Member of the North Dakota House of Representatives
- Incumbent
- Assumed office 2022
- Constituency: 19th district (2022–present)

Personal details
- Party: Republican
- Spouse(s): Vance (1981-2017), Ron (2020-present)
- Children: 2
- Profession: Retired farmer, now licensed Hairdresser
- Website: https://votekarenanderson.com

= Karen Anderson (politician) =

American politician

Karen A. Anderson is an American politician in the state of North Dakota. She is a member of the North Dakota House of Representatives, representing the 19th district.
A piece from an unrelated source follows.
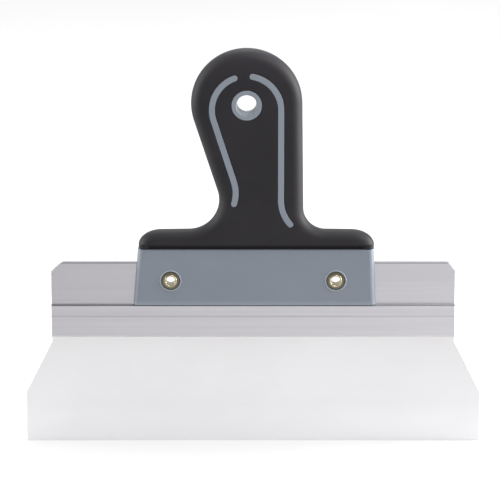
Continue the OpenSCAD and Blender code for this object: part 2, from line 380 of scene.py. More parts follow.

She won the seat in the 2022 election with fellow Republican David Monson against Democratic candidates Jill Hipsher and Lynnell Popowski.

==Biography==
Anderson has previously been a Walsh County commissioner, and is currently Vice President of the North Dakota County Commissioners Association. She is associated with Concerned Women for America of ND; Walsh County Veterans Memorial Foundation, Walsh County Farm Bureau, Walsh County Farm Bureau; Board, Pregnancy Help Center; Board, Tri-County Domestic Violence, and Legion Auxiliary. She is a member of Grafton Assembly of God Church.

==House==
Anderson serves on the Human Services and Transportation Committees.